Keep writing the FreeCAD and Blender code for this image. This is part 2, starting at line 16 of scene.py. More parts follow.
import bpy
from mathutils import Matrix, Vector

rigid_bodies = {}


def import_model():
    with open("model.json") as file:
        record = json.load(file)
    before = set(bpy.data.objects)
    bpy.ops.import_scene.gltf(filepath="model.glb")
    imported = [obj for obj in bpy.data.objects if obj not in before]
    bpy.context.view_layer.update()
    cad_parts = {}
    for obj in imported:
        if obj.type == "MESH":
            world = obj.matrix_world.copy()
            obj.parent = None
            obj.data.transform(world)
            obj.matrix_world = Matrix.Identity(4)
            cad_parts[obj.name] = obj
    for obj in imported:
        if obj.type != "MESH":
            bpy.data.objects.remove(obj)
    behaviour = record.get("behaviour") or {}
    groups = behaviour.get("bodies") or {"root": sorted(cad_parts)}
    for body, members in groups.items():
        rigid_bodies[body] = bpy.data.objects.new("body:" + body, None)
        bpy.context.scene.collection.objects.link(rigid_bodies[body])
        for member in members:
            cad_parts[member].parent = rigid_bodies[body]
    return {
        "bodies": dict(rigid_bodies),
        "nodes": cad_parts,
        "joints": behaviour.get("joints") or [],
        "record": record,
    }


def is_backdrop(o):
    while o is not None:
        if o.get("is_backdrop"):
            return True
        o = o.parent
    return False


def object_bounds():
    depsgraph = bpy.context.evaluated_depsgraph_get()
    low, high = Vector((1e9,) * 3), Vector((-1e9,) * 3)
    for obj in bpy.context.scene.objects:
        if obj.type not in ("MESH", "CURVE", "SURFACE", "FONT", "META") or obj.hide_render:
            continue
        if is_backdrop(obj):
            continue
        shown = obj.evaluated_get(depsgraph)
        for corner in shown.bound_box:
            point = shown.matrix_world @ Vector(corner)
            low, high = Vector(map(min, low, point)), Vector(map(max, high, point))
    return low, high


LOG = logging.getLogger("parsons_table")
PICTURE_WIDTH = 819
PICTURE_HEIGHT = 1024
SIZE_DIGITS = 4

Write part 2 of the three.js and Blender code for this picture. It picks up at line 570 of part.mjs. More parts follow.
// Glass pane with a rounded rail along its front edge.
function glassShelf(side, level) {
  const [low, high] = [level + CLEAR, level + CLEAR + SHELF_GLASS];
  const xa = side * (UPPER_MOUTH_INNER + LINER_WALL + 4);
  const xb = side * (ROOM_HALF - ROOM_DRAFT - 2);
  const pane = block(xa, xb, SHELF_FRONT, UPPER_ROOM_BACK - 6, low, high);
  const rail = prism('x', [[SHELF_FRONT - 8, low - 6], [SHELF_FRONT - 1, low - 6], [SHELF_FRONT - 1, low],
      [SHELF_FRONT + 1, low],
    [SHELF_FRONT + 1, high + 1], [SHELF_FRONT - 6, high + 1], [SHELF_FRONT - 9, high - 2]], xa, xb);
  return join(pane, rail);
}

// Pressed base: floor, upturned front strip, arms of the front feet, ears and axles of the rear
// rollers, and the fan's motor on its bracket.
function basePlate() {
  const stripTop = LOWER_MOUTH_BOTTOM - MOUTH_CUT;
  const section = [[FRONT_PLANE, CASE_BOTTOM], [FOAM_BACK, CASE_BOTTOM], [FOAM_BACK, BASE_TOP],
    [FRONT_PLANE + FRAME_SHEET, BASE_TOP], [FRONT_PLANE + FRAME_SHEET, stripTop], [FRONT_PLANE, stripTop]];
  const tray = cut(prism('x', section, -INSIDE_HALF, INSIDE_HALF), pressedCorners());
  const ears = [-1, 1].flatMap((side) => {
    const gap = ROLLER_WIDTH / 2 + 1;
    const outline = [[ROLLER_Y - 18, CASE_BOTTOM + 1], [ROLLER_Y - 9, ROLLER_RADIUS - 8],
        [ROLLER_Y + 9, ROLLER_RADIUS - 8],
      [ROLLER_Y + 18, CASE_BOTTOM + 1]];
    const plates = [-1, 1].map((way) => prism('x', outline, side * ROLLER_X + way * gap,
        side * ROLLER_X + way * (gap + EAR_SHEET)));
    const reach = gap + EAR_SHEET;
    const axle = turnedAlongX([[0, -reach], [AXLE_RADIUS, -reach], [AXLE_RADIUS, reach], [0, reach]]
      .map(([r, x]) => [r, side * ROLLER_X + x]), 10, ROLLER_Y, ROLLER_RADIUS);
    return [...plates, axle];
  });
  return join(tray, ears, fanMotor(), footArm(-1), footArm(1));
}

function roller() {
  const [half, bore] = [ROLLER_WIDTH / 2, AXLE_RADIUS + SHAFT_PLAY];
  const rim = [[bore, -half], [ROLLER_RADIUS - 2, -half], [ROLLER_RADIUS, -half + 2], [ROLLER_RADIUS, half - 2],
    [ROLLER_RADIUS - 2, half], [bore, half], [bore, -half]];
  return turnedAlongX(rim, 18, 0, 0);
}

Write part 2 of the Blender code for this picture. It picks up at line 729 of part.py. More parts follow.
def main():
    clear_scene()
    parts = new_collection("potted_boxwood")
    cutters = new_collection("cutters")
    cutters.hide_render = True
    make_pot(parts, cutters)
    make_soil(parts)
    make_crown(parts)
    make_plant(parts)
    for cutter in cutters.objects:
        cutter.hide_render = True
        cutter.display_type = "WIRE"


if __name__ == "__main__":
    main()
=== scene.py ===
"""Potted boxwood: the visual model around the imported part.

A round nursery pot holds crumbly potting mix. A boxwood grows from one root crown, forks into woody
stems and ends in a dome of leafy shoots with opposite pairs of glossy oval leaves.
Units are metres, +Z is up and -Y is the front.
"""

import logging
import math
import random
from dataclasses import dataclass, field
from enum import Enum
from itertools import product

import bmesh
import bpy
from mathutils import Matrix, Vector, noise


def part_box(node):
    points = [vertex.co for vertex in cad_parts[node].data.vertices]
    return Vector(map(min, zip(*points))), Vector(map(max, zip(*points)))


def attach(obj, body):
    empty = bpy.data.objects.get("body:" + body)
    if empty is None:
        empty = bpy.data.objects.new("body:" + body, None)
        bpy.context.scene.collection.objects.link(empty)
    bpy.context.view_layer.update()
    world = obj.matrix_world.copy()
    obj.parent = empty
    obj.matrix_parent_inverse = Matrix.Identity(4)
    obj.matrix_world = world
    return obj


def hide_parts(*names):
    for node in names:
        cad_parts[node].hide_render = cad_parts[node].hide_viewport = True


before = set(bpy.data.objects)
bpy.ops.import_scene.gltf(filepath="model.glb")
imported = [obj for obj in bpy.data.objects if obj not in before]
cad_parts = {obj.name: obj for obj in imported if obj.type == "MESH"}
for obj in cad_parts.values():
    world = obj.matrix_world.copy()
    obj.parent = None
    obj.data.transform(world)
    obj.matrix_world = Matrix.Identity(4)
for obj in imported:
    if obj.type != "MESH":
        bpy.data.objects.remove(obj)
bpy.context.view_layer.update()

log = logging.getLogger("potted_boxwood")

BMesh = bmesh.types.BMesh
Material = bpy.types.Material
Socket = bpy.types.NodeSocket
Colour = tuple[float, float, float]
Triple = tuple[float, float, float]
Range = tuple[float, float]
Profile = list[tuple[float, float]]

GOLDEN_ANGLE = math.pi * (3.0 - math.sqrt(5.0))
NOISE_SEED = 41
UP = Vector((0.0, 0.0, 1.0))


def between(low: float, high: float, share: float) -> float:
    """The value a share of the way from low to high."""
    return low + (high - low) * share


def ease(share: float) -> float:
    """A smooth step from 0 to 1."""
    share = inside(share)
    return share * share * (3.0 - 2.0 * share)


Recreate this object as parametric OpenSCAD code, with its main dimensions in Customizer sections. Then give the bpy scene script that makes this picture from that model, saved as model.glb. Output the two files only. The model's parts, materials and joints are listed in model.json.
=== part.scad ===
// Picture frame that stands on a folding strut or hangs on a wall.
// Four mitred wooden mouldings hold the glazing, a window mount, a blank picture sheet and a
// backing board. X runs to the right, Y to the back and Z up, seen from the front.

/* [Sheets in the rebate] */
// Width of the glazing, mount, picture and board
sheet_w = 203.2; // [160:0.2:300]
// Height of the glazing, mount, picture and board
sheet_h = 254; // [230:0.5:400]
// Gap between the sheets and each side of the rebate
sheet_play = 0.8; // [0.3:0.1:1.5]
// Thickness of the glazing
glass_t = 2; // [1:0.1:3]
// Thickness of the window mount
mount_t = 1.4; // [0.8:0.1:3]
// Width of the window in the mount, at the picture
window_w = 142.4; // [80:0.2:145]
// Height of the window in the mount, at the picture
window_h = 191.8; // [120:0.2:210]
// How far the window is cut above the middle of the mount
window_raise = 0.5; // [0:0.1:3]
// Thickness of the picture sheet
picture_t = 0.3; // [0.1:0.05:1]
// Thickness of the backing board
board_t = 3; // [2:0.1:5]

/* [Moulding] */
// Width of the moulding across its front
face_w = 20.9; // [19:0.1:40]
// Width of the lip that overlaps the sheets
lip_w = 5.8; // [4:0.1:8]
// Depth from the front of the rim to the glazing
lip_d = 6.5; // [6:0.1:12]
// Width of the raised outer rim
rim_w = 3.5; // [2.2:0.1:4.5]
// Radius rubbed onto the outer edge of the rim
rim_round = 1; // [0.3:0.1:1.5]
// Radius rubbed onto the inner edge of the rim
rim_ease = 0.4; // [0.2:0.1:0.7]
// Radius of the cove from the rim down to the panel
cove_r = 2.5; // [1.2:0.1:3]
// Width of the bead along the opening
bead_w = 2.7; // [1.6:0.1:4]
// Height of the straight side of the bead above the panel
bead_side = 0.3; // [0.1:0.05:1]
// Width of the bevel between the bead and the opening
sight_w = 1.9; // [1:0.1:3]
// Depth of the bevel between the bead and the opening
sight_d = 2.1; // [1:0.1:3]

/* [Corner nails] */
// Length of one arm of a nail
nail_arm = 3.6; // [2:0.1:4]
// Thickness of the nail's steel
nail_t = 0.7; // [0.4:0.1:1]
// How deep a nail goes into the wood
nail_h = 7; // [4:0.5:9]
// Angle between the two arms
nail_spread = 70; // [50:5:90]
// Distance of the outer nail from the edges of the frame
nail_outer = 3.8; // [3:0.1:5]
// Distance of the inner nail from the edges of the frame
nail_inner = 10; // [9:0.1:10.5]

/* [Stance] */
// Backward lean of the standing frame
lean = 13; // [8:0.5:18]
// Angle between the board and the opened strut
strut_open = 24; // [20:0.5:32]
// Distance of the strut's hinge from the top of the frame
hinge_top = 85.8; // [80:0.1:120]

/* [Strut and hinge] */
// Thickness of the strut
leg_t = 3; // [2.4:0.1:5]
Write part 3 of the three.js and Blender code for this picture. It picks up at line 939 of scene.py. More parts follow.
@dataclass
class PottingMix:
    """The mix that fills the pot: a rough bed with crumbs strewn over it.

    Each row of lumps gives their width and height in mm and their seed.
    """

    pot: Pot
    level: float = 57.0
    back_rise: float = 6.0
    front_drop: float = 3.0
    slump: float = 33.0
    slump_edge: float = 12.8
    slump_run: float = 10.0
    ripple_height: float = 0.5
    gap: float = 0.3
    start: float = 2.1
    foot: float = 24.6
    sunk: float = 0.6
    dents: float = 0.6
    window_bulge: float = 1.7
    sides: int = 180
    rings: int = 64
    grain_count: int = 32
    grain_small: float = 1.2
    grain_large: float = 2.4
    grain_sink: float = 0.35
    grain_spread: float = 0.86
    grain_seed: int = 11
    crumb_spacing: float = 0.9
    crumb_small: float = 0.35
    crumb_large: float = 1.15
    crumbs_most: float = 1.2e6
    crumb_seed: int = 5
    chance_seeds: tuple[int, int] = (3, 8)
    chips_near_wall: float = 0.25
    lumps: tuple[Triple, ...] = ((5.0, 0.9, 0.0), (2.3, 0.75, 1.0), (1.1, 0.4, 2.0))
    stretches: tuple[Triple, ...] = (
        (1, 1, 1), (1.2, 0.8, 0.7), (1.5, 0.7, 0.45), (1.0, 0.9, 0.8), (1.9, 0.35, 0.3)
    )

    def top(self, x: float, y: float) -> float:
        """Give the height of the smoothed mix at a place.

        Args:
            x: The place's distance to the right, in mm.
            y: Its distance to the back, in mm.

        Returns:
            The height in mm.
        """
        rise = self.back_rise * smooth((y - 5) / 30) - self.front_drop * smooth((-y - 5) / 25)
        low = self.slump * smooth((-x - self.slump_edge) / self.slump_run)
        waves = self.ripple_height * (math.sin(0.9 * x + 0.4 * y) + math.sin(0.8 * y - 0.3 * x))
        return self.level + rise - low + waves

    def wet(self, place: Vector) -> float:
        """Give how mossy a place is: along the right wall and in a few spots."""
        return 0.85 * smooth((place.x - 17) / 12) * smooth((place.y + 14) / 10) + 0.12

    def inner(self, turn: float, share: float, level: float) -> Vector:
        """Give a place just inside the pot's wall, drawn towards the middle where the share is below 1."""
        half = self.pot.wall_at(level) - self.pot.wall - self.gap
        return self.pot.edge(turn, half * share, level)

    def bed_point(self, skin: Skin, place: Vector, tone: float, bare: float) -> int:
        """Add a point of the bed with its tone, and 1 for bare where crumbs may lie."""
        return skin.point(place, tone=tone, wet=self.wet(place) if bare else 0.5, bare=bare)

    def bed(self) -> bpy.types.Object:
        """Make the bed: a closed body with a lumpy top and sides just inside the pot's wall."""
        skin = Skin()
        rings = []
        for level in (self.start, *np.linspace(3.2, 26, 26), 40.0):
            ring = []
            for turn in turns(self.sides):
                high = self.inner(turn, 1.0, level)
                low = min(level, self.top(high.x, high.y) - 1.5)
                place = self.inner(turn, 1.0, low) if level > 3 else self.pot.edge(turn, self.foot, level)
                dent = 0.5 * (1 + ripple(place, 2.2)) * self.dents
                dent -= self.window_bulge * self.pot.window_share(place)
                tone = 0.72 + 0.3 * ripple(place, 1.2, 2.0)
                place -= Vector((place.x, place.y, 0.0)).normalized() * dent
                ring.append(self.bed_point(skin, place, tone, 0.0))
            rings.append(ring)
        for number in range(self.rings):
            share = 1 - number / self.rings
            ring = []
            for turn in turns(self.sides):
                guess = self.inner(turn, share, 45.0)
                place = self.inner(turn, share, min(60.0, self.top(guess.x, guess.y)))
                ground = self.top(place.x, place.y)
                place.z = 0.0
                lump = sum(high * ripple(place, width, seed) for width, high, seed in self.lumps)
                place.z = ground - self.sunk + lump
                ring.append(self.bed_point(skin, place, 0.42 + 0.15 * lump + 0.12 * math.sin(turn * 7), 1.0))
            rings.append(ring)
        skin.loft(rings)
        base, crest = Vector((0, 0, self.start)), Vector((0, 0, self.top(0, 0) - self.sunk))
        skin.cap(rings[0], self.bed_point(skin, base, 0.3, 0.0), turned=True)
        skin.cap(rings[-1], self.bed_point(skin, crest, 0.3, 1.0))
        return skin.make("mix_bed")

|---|

» **Your objective**: Among the entries above, locate the lines containing "Write part 2 of the Blender" and "from mathutils import Matrix, Vector, noise", and transcribe exactly those two lines and all lines between.

» **Output of the task**:
Write part 2 of the Blender code for this picture. It picks up at line 729 of part.py. More parts follow.
def main():
    clear_scene()
    parts = new_collection("potted_boxwood")
    cutters = new_collection("cutters")
    cutters.hide_render = True
    make_pot(parts, cutters)
    make_soil(parts)
    make_crown(parts)
    make_plant(parts)
    for cutter in cutters.objects:
        cutter.hide_render = True
        cutter.display_type = "WIRE"


if __name__ == "__main__":
    main()
=== scene.py ===
"""Potted boxwood: the visual model around the imported part.

A round nursery pot holds crumbly potting mix. A boxwood grows from one root crown, forks into woody
stems and ends in a dome of leafy shoots with opposite pairs of glossy oval leaves.
Units are metres, +Z is up and -Y is the front.
"""

import logging
import math
import random
from dataclasses import dataclass, field
from enum import Enum
from itertools import product

import bmesh
import bpy
from mathutils import Matrix, Vector, noise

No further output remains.